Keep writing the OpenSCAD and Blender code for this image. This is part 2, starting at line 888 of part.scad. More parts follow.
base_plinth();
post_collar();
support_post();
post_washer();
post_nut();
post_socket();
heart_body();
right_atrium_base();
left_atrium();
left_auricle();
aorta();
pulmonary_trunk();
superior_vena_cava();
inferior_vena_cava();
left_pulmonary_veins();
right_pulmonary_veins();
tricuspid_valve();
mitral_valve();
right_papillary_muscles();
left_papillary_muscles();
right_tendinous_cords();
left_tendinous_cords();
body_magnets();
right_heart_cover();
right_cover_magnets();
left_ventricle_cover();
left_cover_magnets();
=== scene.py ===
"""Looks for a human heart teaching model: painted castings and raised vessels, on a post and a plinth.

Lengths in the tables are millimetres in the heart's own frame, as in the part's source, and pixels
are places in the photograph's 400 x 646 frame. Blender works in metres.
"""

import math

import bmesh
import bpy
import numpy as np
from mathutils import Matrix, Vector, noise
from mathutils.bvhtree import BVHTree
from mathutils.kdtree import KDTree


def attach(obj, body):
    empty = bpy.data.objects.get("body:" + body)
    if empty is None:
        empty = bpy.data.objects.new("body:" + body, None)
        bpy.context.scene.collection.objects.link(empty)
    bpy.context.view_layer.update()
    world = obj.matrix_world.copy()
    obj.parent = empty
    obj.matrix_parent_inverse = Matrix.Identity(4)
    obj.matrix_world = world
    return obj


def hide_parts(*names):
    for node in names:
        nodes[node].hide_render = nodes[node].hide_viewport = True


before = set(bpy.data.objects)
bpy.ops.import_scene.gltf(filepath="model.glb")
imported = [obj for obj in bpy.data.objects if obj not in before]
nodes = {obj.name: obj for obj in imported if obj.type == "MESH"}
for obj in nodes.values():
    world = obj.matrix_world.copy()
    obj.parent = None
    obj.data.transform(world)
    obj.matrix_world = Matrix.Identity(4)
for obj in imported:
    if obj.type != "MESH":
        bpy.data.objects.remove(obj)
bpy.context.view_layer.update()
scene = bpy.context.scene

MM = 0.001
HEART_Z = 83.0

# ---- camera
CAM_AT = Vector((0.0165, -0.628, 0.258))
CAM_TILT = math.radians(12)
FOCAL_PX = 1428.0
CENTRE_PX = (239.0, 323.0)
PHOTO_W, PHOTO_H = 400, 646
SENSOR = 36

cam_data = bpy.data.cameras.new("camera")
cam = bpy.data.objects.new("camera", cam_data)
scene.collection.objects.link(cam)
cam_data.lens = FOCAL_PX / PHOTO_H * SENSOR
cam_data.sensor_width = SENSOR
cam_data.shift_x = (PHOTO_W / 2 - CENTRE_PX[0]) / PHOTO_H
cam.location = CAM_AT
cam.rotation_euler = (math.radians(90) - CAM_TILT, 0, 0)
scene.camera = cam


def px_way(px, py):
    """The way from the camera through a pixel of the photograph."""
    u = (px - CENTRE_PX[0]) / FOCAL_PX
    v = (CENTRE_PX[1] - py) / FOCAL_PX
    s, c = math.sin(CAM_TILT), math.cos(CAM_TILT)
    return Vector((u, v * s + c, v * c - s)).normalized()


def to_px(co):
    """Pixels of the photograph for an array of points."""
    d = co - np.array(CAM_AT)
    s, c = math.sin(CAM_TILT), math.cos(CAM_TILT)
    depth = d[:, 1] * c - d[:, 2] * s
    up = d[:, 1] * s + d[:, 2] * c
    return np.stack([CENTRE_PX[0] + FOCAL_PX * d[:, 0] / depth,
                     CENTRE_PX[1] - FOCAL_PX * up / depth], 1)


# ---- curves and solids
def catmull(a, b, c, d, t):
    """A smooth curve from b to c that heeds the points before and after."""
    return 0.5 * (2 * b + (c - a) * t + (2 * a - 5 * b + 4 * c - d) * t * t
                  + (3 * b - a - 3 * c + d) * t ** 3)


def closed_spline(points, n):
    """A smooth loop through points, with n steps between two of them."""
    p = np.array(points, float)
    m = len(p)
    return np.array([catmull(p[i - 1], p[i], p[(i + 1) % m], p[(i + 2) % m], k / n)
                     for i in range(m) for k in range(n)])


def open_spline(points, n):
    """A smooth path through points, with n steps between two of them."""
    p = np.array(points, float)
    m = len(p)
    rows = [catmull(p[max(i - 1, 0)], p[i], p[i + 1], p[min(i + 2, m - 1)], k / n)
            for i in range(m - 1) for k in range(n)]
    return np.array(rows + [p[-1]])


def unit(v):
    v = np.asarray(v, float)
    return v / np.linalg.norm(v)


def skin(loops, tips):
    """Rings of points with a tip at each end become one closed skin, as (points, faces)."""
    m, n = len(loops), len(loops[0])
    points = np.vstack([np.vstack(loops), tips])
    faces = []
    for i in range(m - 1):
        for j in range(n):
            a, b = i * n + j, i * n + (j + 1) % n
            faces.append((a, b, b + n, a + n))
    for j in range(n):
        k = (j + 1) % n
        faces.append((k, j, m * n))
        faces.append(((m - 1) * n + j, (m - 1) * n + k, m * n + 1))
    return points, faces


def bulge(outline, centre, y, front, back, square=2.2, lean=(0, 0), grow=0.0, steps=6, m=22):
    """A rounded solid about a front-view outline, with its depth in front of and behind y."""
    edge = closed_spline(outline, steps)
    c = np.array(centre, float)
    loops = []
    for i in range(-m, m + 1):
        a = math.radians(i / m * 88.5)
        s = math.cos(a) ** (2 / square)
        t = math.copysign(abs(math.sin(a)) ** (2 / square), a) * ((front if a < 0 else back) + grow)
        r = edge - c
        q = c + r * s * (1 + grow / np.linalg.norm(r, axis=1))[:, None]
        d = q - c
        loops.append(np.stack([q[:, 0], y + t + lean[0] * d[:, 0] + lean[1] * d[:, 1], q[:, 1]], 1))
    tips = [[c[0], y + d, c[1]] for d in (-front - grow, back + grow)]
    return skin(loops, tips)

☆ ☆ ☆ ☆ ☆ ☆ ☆

#### [Given task]
Extract exactly and only the lines above from the line containing "bpy.data.objects.remove(obj)" through the line containing "for i in range(m)", both end lines included.

#### [Solution]
        bpy.data.objects.remove(obj)
bpy.context.view_layer.update()
scene = bpy.context.scene

MM = 0.001
HEART_Z = 83.0

# ---- camera
CAM_AT = Vector((0.0165, -0.628, 0.258))
CAM_TILT = math.radians(12)
FOCAL_PX = 1428.0
CENTRE_PX = (239.0, 323.0)
PHOTO_W, PHOTO_H = 400, 646
SENSOR = 36

cam_data = bpy.data.cameras.new("camera")
cam = bpy.data.objects.new("camera", cam_data)
scene.collection.objects.link(cam)
cam_data.lens = FOCAL_PX / PHOTO_H * SENSOR
cam_data.sensor_width = SENSOR
cam_data.shift_x = (PHOTO_W / 2 - CENTRE_PX[0]) / PHOTO_H
cam.location = CAM_AT
cam.rotation_euler = (math.radians(90) - CAM_TILT, 0, 0)
scene.camera = cam


def px_way(px, py):
    """The way from the camera through a pixel of the photograph."""
    u = (px - CENTRE_PX[0]) / FOCAL_PX
    v = (CENTRE_PX[1] - py) / FOCAL_PX
    s, c = math.sin(CAM_TILT), math.cos(CAM_TILT)
    return Vector((u, v * s + c, v * c - s)).normalized()


def to_px(co):
    """Pixels of the photograph for an array of points."""
    d = co - np.array(CAM_AT)
    s, c = math.sin(CAM_TILT), math.cos(CAM_TILT)
    depth = d[:, 1] * c - d[:, 2] * s
    up = d[:, 1] * s + d[:, 2] * c
    return np.stack([CENTRE_PX[0] + FOCAL_PX * d[:, 0] / depth,
                     CENTRE_PX[1] - FOCAL_PX * up / depth], 1)


# ---- curves and solids
def catmull(a, b, c, d, t):
    """A smooth curve from b to c that heeds the points before and after."""
    return 0.5 * (2 * b + (c - a) * t + (2 * a - 5 * b + 4 * c - d) * t * t
                  + (3 * b - a - 3 * c + d) * t ** 3)


def closed_spline(points, n):
    """A smooth loop through points, with n steps between two of them."""
    p = np.array(points, float)
    m = len(p)
    return np.array([catmull(p[i - 1], p[i], p[(i + 1) % m], p[(i + 2) % m], k / n)
                     for i in range(m) for k in range(n)])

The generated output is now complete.